:: What is needed ::
Check each line of the material below for the string "code", then report how many lines have it, and nothing else.

:: Given records ::

--------------------------------------------------

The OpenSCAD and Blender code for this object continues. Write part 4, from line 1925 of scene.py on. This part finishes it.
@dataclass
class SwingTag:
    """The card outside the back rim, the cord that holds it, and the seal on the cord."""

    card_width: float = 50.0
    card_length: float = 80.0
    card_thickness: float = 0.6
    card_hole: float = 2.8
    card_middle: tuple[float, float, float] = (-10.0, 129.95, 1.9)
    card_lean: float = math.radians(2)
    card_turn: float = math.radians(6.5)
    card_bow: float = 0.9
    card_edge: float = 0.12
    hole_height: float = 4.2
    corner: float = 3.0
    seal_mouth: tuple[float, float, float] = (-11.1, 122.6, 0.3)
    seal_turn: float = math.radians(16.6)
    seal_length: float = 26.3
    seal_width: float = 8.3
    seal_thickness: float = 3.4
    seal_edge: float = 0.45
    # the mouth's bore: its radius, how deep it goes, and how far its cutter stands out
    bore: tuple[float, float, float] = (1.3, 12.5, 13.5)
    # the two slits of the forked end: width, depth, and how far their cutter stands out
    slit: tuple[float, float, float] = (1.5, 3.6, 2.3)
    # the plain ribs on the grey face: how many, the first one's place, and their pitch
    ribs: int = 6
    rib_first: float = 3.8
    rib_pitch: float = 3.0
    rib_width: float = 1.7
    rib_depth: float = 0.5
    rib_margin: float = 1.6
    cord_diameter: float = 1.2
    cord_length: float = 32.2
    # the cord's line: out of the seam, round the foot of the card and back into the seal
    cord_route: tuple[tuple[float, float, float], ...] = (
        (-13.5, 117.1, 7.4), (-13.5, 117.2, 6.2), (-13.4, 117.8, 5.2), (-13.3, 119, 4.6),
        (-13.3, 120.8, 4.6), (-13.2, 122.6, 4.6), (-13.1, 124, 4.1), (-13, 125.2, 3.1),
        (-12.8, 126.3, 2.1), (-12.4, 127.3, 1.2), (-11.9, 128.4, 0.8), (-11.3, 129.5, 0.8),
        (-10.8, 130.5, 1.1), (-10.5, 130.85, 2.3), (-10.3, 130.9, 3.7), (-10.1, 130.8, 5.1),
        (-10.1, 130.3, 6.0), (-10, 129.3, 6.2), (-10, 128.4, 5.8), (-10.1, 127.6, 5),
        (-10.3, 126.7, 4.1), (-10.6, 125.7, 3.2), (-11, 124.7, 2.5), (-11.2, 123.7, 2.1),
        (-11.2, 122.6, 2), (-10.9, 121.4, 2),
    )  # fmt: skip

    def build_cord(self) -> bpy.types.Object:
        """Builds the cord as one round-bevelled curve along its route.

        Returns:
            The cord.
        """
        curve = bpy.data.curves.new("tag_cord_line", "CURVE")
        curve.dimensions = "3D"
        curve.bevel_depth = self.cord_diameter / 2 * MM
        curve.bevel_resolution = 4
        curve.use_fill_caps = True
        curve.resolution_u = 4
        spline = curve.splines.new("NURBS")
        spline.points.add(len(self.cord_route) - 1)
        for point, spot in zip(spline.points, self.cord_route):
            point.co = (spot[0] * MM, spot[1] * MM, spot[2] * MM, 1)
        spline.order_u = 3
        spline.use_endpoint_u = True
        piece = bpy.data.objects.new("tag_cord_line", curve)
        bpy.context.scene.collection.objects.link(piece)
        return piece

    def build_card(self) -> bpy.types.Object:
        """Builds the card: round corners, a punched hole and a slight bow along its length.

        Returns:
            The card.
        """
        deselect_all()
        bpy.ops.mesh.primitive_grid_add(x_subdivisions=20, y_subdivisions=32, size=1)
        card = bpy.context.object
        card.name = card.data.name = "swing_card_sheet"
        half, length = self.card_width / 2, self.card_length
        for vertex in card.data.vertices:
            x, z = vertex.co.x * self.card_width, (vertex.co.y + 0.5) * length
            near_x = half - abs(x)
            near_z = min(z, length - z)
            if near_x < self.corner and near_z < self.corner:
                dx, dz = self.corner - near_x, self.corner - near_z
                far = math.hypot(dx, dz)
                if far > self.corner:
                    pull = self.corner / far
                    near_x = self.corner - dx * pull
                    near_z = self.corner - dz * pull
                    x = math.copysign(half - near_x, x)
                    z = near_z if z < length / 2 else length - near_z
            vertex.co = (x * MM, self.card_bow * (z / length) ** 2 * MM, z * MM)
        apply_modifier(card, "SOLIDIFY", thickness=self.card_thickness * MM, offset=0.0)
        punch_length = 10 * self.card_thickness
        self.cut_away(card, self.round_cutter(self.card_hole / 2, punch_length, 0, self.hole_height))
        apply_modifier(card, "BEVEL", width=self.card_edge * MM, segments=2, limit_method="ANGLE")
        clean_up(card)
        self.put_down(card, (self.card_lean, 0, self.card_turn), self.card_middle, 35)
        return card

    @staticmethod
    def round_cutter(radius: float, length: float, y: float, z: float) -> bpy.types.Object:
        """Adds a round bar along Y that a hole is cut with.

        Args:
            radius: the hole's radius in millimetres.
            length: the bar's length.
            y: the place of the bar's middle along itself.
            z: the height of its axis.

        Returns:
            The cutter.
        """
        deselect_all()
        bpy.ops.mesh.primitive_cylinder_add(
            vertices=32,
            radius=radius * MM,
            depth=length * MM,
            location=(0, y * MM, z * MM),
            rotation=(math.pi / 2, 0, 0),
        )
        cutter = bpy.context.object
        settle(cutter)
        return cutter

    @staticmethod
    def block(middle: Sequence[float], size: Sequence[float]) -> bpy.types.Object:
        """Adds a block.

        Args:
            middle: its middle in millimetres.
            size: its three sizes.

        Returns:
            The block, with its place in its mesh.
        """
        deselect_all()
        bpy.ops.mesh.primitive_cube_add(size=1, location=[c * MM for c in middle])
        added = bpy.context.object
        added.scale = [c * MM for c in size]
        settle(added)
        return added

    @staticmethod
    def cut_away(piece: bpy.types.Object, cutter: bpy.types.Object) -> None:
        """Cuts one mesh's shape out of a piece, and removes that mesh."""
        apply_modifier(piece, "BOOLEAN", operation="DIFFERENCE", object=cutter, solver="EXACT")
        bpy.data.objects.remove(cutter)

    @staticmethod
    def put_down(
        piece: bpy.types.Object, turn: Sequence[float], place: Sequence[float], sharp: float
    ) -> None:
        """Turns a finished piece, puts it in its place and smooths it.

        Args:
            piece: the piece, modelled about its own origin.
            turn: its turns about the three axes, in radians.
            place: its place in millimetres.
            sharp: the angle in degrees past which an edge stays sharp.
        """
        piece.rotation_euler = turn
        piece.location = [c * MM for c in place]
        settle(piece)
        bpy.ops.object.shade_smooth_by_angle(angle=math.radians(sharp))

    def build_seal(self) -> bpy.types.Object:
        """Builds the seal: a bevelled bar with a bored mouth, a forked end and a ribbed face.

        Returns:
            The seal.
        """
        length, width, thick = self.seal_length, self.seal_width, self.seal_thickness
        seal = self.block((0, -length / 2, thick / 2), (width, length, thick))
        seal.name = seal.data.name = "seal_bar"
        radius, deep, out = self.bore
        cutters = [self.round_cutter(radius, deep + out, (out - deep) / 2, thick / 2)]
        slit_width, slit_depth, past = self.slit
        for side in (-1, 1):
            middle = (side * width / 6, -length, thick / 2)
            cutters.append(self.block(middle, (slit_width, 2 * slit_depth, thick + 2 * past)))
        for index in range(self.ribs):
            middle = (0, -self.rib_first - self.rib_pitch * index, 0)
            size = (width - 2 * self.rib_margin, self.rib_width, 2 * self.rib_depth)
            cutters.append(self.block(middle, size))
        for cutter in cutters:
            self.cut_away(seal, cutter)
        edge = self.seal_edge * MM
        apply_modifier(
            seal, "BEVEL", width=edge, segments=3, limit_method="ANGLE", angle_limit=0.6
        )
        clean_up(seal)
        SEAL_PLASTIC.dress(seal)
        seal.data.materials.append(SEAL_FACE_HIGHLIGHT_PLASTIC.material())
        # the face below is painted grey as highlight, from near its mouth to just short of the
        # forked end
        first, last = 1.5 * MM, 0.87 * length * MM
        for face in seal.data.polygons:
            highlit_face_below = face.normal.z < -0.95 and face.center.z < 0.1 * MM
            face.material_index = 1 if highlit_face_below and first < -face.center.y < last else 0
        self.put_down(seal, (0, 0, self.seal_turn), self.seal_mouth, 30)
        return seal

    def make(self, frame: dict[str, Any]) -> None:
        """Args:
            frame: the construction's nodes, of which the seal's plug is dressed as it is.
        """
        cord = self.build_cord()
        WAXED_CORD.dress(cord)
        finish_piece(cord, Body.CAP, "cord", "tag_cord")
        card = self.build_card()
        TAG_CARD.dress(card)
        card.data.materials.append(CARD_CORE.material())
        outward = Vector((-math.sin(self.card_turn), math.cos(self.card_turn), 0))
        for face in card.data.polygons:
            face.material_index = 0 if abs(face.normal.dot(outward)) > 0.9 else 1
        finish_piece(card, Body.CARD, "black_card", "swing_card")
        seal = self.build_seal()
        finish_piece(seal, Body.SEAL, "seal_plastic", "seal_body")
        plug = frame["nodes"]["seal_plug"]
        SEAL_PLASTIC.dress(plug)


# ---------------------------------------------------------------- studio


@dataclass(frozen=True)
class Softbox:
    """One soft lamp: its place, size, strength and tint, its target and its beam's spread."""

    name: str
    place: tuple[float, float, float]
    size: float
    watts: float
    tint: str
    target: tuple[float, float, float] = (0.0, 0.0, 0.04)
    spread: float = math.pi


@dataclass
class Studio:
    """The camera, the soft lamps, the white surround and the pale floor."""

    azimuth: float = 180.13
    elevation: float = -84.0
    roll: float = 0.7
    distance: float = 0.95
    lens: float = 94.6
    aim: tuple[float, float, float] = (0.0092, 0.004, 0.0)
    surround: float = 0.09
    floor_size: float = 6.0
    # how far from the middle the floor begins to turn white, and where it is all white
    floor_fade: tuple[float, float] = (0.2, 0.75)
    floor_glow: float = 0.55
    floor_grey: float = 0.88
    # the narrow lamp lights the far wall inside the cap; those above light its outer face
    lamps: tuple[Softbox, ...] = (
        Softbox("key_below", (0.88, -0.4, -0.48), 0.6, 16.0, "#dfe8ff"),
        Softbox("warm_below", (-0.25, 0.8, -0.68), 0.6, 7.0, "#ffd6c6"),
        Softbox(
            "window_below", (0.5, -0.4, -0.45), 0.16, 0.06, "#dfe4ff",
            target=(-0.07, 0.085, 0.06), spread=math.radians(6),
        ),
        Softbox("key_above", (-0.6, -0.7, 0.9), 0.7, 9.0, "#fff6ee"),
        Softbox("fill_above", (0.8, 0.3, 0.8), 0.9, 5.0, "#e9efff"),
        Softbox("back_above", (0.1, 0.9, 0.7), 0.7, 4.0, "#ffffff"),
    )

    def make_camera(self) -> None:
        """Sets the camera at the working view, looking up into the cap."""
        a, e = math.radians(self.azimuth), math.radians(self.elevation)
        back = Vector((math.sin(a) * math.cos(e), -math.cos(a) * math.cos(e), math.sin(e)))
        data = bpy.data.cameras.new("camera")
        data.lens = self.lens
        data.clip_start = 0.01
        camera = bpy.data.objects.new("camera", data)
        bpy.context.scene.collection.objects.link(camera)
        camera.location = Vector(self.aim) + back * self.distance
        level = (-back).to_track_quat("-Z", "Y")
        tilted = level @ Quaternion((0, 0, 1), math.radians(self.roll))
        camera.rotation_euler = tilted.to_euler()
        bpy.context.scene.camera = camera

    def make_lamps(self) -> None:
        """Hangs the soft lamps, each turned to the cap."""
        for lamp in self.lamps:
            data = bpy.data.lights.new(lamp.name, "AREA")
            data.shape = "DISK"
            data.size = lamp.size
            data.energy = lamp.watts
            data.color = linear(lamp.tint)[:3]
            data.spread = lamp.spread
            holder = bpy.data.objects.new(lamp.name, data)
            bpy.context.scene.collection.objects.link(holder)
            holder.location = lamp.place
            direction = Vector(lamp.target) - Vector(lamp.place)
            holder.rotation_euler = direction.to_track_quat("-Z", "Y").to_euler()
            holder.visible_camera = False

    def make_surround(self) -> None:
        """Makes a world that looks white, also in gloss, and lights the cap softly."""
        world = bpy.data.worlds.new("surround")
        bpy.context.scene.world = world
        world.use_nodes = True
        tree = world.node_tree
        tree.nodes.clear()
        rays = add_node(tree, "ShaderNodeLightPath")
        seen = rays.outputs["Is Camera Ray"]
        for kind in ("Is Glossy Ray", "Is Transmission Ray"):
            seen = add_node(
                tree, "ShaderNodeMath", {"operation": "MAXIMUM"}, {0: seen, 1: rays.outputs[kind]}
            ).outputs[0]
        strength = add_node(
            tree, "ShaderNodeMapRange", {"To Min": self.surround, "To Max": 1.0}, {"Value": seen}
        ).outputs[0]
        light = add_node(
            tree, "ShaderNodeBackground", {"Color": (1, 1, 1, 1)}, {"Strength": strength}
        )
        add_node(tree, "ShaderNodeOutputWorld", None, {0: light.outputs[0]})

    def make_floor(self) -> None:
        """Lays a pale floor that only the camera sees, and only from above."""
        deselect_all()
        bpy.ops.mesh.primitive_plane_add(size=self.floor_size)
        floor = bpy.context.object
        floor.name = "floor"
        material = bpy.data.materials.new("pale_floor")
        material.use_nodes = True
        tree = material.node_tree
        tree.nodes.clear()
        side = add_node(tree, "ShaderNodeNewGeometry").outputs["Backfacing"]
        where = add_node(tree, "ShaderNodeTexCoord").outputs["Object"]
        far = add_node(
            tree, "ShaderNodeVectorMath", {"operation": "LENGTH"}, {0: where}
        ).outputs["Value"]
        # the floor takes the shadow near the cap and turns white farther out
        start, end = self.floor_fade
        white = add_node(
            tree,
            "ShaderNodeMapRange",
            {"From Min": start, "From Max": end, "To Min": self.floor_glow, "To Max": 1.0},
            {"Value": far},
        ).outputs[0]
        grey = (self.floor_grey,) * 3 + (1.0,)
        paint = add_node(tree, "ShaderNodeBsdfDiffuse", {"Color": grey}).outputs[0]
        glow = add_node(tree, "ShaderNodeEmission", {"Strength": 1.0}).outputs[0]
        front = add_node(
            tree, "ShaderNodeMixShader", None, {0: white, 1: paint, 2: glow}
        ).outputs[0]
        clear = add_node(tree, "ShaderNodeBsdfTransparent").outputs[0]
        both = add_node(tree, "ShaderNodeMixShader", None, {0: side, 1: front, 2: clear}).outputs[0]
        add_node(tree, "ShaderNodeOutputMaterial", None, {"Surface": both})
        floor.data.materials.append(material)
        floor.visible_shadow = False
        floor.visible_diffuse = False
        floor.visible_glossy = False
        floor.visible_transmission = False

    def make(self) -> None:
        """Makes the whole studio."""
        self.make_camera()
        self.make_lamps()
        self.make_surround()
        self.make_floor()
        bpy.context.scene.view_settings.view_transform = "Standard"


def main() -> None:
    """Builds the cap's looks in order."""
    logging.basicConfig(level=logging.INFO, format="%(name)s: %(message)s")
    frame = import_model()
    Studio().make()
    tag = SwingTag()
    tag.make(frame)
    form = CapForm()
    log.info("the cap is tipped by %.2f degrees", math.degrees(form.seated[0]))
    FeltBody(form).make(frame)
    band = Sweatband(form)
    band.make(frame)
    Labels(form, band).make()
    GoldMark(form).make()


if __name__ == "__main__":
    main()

--------------------------------------------------

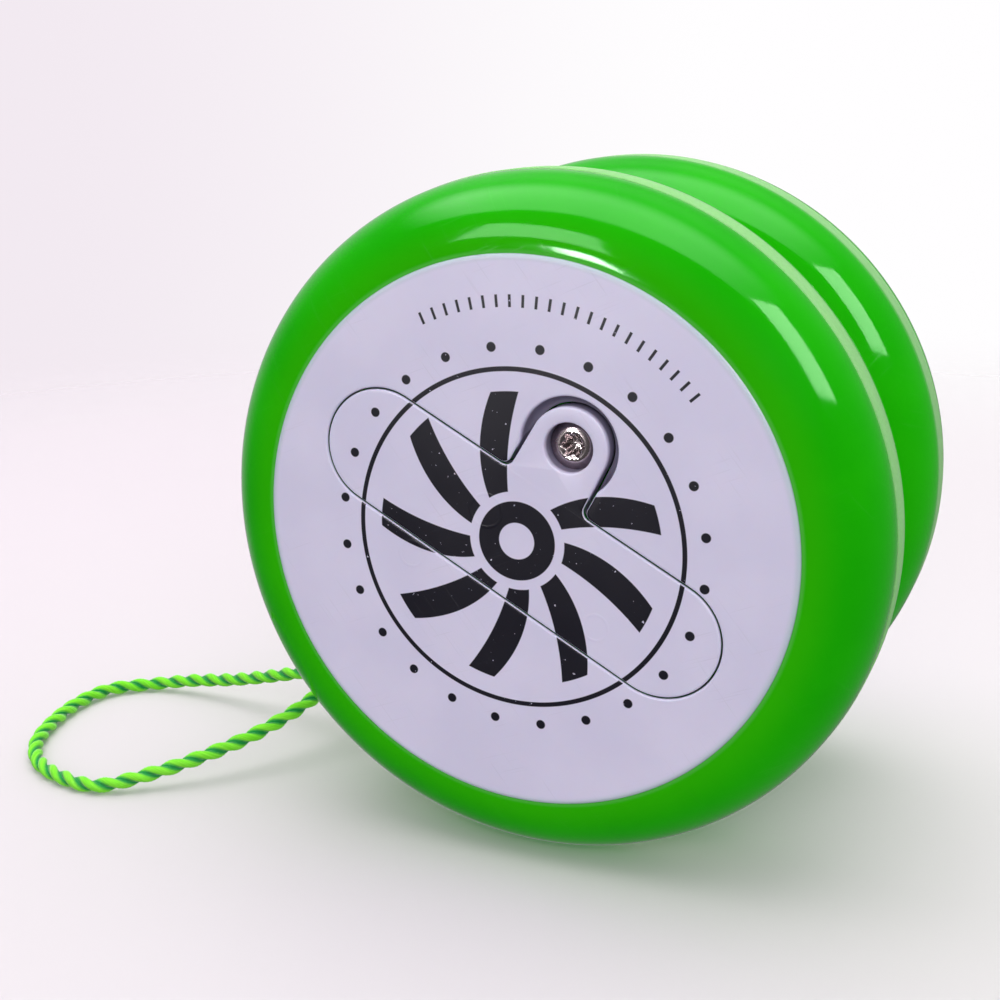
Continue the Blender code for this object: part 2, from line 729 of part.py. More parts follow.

--------------------------------------------------

:: Task answer ::
2